## STORED DATA
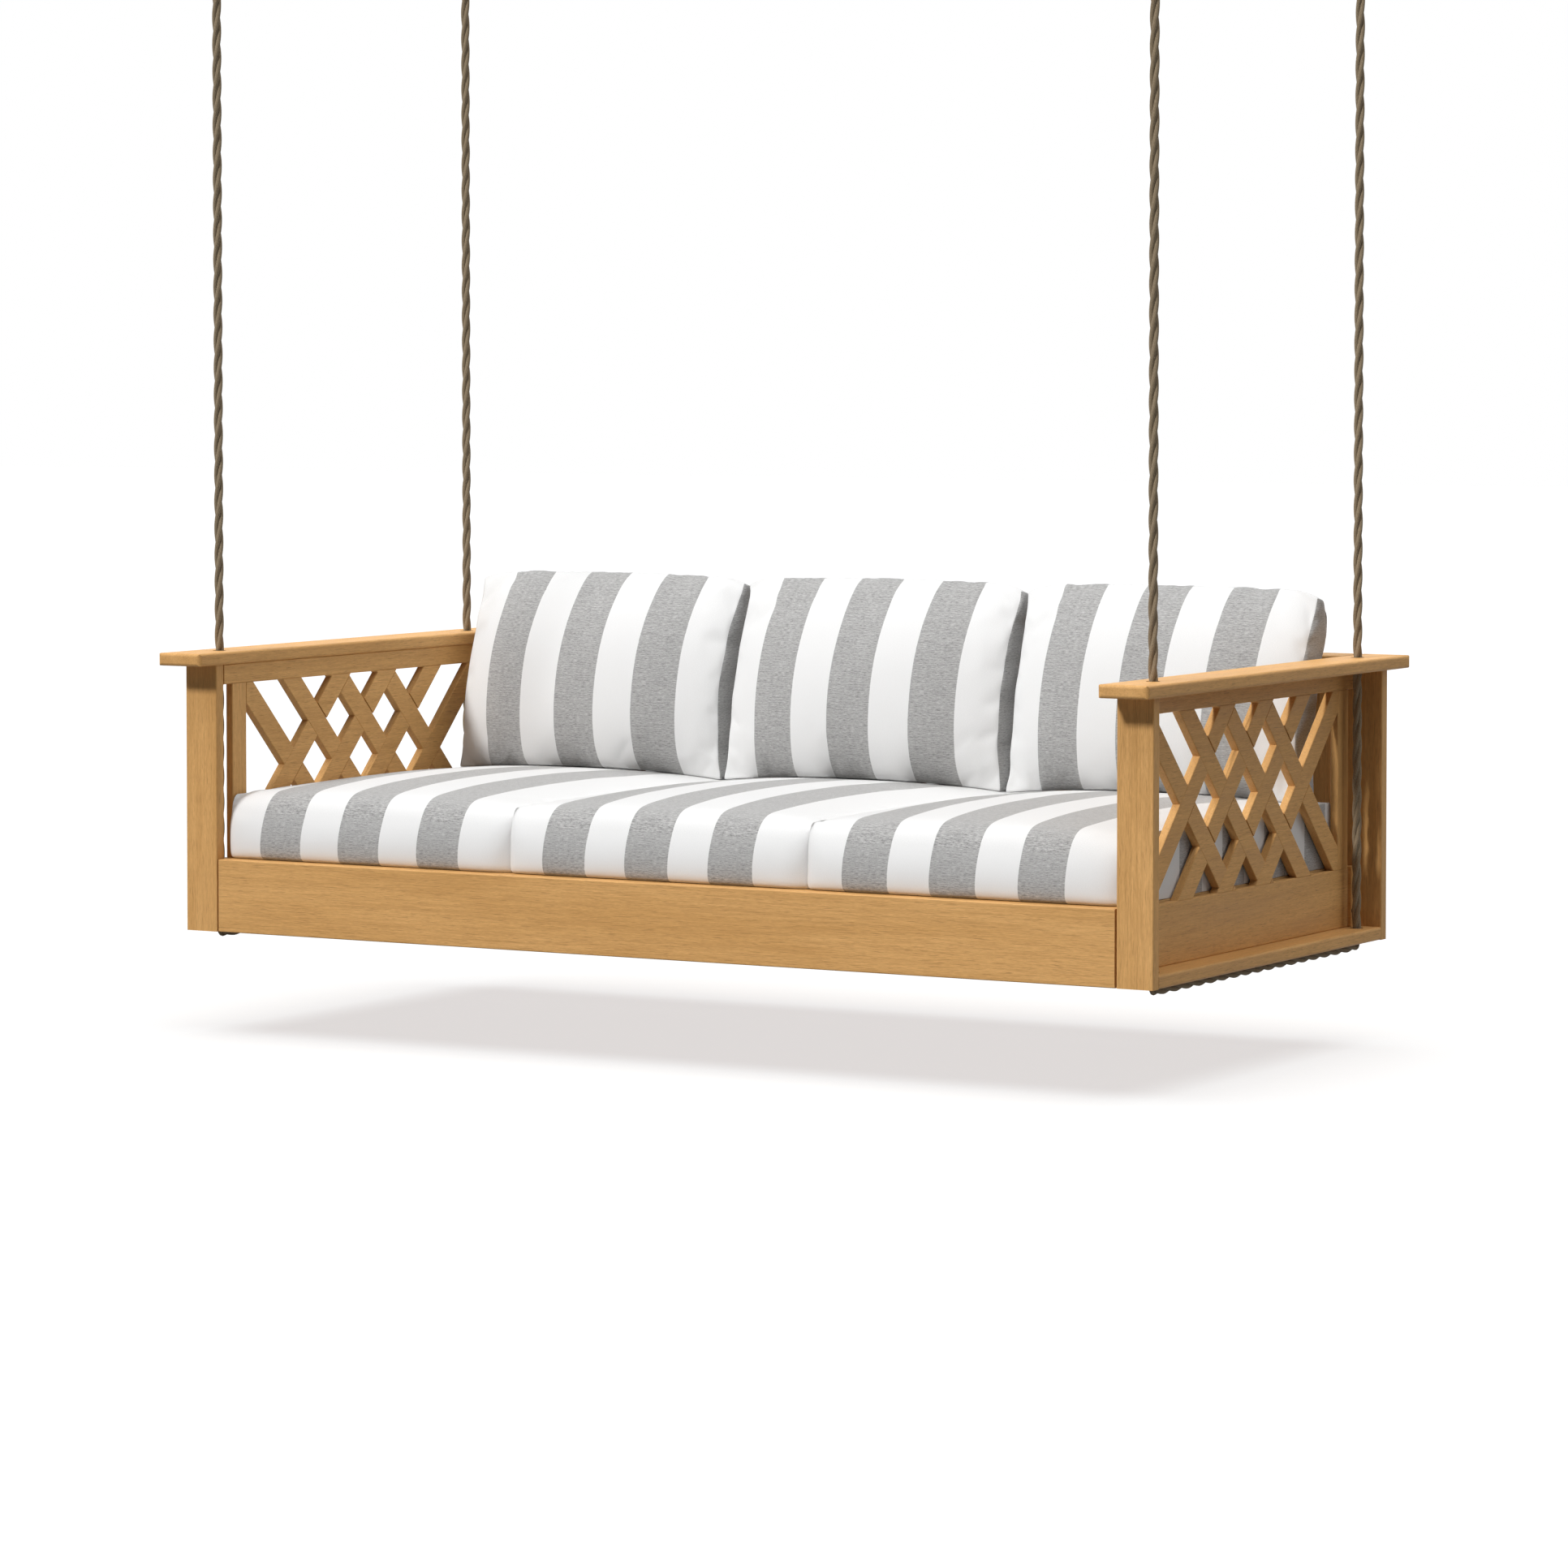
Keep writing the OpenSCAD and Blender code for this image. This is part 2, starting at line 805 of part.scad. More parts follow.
upper_rope(-1, rope_ys[1]);  // rear_left_rope
upper_rope(1, rope_ys[1]);  // rear_right_rope
rope_eyes(rope_ys[0]);  // front_rope_eyes
rope_eyes(rope_ys[1]);  // rear_rope_eyes
thimbles(rope_ys[0]);  // front_thimbles
thimbles(rope_ys[1]);  // rear_thimbles
seizings(rope_ys[0]);  // front_seizings
seizings(rope_ys[1]);  // rear_seizings
eye_bolts();
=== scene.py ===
"""Looks of the hanging swing bed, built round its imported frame."""

import math

import bmesh
import bpy
import numpy as np
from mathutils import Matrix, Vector, noise


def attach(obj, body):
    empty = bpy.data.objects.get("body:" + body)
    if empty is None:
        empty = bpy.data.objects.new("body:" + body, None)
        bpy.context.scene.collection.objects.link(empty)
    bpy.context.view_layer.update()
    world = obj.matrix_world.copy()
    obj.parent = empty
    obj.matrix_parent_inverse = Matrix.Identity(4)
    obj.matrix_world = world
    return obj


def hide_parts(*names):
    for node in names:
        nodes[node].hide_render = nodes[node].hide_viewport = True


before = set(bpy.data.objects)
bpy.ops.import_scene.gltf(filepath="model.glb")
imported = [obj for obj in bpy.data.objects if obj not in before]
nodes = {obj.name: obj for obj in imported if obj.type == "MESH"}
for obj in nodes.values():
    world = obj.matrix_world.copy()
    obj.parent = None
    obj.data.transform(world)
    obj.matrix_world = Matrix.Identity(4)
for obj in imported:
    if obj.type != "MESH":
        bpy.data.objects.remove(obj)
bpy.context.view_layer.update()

# The bed's own coordinates are in millimetres: X from its middle, Y from the front posts' faces, Z from
# its underside. The row's are in metres, from the middle of the ceiling's eye bolts.
FRAME_DEPTH = 1021
HANG_HEIGHT = 2117


def row(x, y, z):
    """A place on the bed in the row's coordinates."""
    return (x / 1000, (y - FRAME_DEPTH / 2) / 1000, (z - HANG_HEIGHT) / 1000)


# ---- Camera ----

CAMERA_PLACE = (5.4968, -9.5483, -0.9654)
CAMERA_YAW = math.radians(29.909)
CAMERA_PITCH = math.radians(2.5)
CAMERA_LENS = 130.21
CAMERA_SHIFT_Y = -0.1233


def make_camera():
    """A long lens from the front right, a little above the bed, with its picture shifted down."""
    data = bpy.data.cameras.new("camera")
    data.lens = CAMERA_LENS
    data.sensor_width = 36
    data.shift_y = CAMERA_SHIFT_Y
    data.clip_start = 0.1
    data.clip_end = 100
    camera = bpy.data.objects.new("camera", data)
    bpy.context.scene.collection.objects.link(camera)
    ahead = Vector((
        -math.sin(CAMERA_YAW) * math.cos(CAMERA_PITCH),
        math.cos(CAMERA_YAW) * math.cos(CAMERA_PITCH),
        -math.sin(CAMERA_PITCH),
    ))
    camera.location = CAMERA_PLACE
    camera.rotation_euler = ahead.to_track_quat("-Z", "Y").to_euler()
    bpy.context.scene.camera = camera


make_camera()
bpy.context.scene.view_settings.view_transform = "Standard"


# ---- Meshes ----

def linked(name, mesh):
    obj = bpy.data.objects.new(name, mesh)
    bpy.context.scene.collection.objects.link(obj)
    return obj


def add_object(name, points, faces, uv_maps=()):
    """A smooth mesh. uv_maps holds (name, one pair per face corner)."""
    mesh = bpy.data.meshes.new(name)
    mesh.from_pydata([tuple(p) for p in points], [], faces)
    for uv_name, pairs in uv_maps:
        layer = mesh.uv_layers.new(name=uv_name)
        layer.data.foreach_set("uv", np.asarray(pairs, np.float32).ravel())
    mesh.validate()
    mesh.shade_smooth()
    return linked(name, mesh)


def unit(a):
    return a / np.maximum(np.linalg.norm(a, axis=-1, keepdims=True), 1e-12)


def frames_along(path):
    """Tangents, normals and binormals that turn as little as they can along a path."""
    tangents = unit(np.gradient(path, axis=0))
    starts_along_x = abs(tangents[0][0]) >= 0.9
    last = np.array((0, 1.0, 0)) if starts_along_x else np.array((1.0, 0, 0))
    normals = []
    for tangent in tangents:
        last = unit(last - tangent * (last @ tangent))
        normals.append(last)
    normals = np.array(normals)
    return tangents, normals, np.cross(tangents, normals)


def lengths_along(path):
    return np.concatenate([[0], np.cumsum(np.linalg.norm(np.diff(path, axis=0), axis=1))])


def resampled(path, step):
    """A path's points again, one about every step."""
    path = np.asarray(path, float)
    s = lengths_along(path)
    places = np.linspace(0, s[-1], max(3, round(s[-1] / step) + 1))
    return np.stack([np.interp(places, s, path[:, k]) for k in range(3)], axis=1)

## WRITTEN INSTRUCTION
Beginning at the first line above, repeat exactly until the line containing "import math", which is included.

## FINAL RESULT
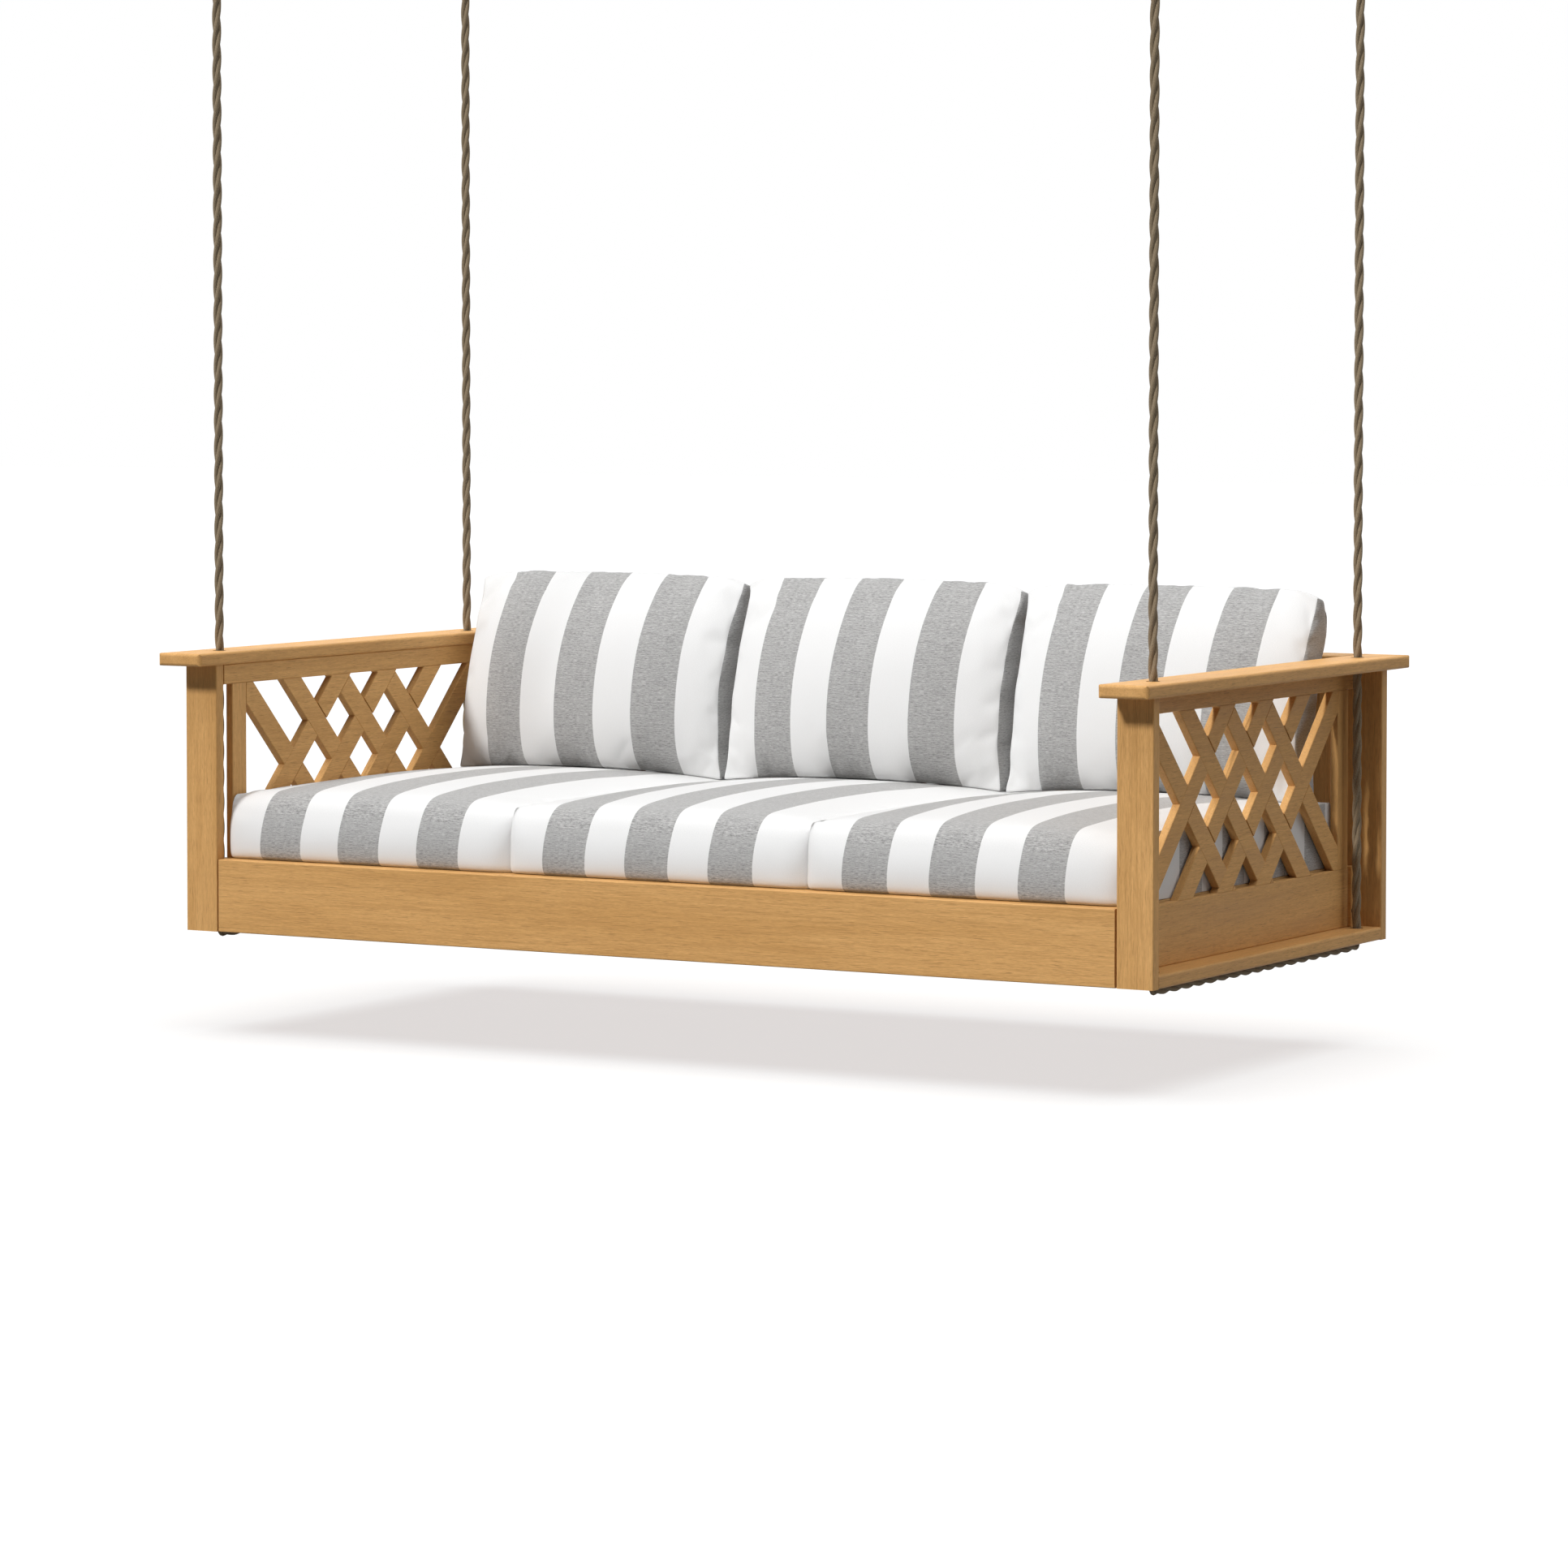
Keep writing the OpenSCAD and Blender code for this image. This is part 2, starting at line 805 of part.scad. More parts follow.
upper_rope(-1, rope_ys[1]);  // rear_left_rope
upper_rope(1, rope_ys[1]);  // rear_right_rope
rope_eyes(rope_ys[0]);  // front_rope_eyes
rope_eyes(rope_ys[1]);  // rear_rope_eyes
thimbles(rope_ys[0]);  // front_thimbles
thimbles(rope_ys[1]);  // rear_thimbles
seizings(rope_ys[0]);  // front_seizings
seizings(rope_ys[1]);  // rear_seizings
eye_bolts();
=== scene.py ===
"""Looks of the hanging swing bed, built round its imported frame."""

import math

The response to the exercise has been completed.